Time-resolved ESR in a spin-correlated radical pair with large hyperfine coupling constant at 31P. Micellar size effects and the role of flip-flop transitions Original Research Article

Time-resolved ESR spectra from spin-correlated pairs of diphenyl phosphonyl and 2,4,6-trimethylbenzoyl radicals were observed in 308 nm laser photolysis of (2,4,6-trimethylbenzoyl)-diphenylphosphine oxide in sodium alkylsulfate micelles (C8–C12). These ESR spectra exhibit unusual polarization patterns in which the M=+1/2 resonance line of diphenyl phosphonyl is split into two inversely polarized components while the M=−1/2 line is in the net absorption.
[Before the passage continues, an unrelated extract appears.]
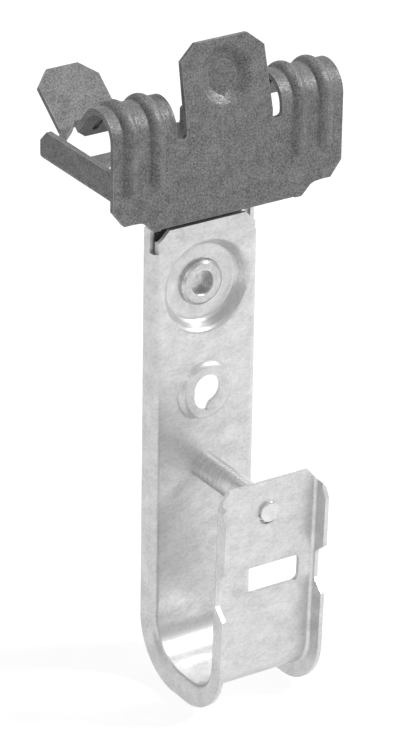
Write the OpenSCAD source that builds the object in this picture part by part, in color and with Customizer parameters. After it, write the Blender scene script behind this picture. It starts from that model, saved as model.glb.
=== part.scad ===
// J hook cable support: a stamped cable hook hung from a spring steel beam clamp.
// Millimetres, +Z up. X runs along the beam's edge and -Y is the side the cables lie on.
// Origin: middle of the clamp, level with the edges that the beam flange sits on,
// at the inner face of the clamp's wall.

/* [Beam clamp wall] */
// Thickness of the clamp's spring steel
clamp_sheet = 1.8; // [1.2:0.1:2.4]
// Inner radius of the clamp's tight bends
clamp_bend = 0.6; // [0.3:0.1:1.2]
// Width of the wall, from end to end
clamp_w = 82.4; // [76:0.2:110]
// Width of the lower corner cut at each end of the wall
ear_cut = 3.9; // [1:0.1:8]
// Height of the lower corner cut at each end of the wall
ear_cut_h = 5.1; // [1:0.1:8]
// How far the wall's ends stop above the underside of the floor
ear_rise = 4.7; // [2:0.1:10]

/* [Tab] */
// Width of the middle tab at its foot
tab_w = 30.8; // [24:0.2:40]
// Width of the tab where its corner cuts start
tab_neck = 29.6; // [20:0.2:40]
// Width of the tab's top edge
tab_top = 18.4; // [8:0.2:30]
// Length of the tab above its bend line
tab_len = 24.4; // [20:0.2:40]
// Height of the tab's corner cuts
tab_cut = 4.7; // [1:0.1:8]
// Backward lean of the tab, degrees
tab_lean = 12.9; // [2:0.1:20]
// Inner radius of the bend that leans the tab
tab_bend = 3; // [1:0.1:6]
// Gap between the tab and each lobe
notch_w = 3.6; // [2:0.1:6]
// Depth of the gap below the lobes' bend line
notch_deep = 2.7; // [1:0.1:8]
// Corner radius at the foot of the gap
notch_r = 1.4; // [0.4:0.1:1.5]
// Rim diameter of the dish pressed into the tab
tab_dish = 20; // [14:0.2:24]
// Depth of the tab's dish
tab_dish_deep = 2.2; // [0.8:0.1:4]
// Radius of the thread impression in the tab's dish
tab_thread_r = 4.4; // [2:0.1:6]
// Tilt of the thread impression, degrees
tab_thread_tilt = 10; // [2:0.5:15]

/* [Lobes] */
// Height of the lobes' bend line above the beam seat
curl_z = 20.7; // [16:0.1:40]
// Inner radius of the curled lobes
curl_r = 7.2; // [4:0.1:12]
// Angle the lobes turn through
curl_angle = 139; // [110:1:160]
// Length of the straight flap after the curl
flap_len = 13.9; // [6:0.1:20]
// Corner cut at the flap's tip
flap_cut = 4.5; // [1:0.1:8]
// Width of each stiffening bead
bead_w = 5.2; // [4:0.1:7]
// Height of each stiffening bead
bead_h = 1.5; // [0.6:0.1:2.2]
// Distance from the middle of the clamp to the inner bead
bead_in = 25.6; // [23:0.1:30]
// Spacing of the two beads on a lobe
bead_gap = 9.3; // [7:0.1:12]
// Height of the beads' lower ends above the beam seat
bead_foot = 6.4; // [2:0.1:15]
// Length of the beads' run down the flap
bead_tail = 9; // [0:0.1:12]

/* [Floor and side flanges] */
// Width over the two side flanges
floor_w = 53.4; // [44:0.2:60]
// Height of the side flanges above the underside of the floor
flange_h = 10.6; // [6:0.1:16]
// Distance from the wall to the rear end of the side flanges
flange_len = 64.9; // [58:0.1:90]
// Corner cut at the upper rear end of the side flanges
flange_cut = 3.8; // [1:0.1:7]
// Gap between the wall and the side flanges
flange_relief = 0.8; // [0.3:0.1:3]
// Distance from the wall to the rear edge of the cut-out the leg comes from
cutout_end = 50.4; // [48:0.1:54]
// Corner cut of the leg and of its cut-out
leg_cut = 7; // [2:0.1:12]
// Width of the bridge behind the cut-out
bridge_w = 5; // [3:0.1:8]
// Half width of the rear window
window_half = 15.5; // [10:0.1:20]
// Distance from the wall to where the window starts to narrow
window_waist = 67.4; // [60:0.1:70]
// Half width of the window at its rear end
window_end = 5.2; // [3:0.1:8]

/* [Tongue] */
// Width of the tongue
tongue_w = 22.6; // [16:0.2:30]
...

This pattern is shown to result from flip-flop electron–nuclear spin transitions in the diphenyl phosphonyl radical (A[31P]=38.5 mT). The corresponding mechanism is an extension of the familiar ST− radical pair mechanism to spin-correlated pairs. Our analysis indicates that in micelles, flip-flop transitions, in concert with the exchange relaxation, equilibrate all three spin states in the Fz=−1/2 manifold of the pair (where Fz is the projection of the total spin of the pair). In the studied system, this equilibration occurs in ∼100 ns. The equilibration of the Fz=+1/2 states, due to less efficient non-adiabatic ST+ transitions, is much slower and takes microseconds.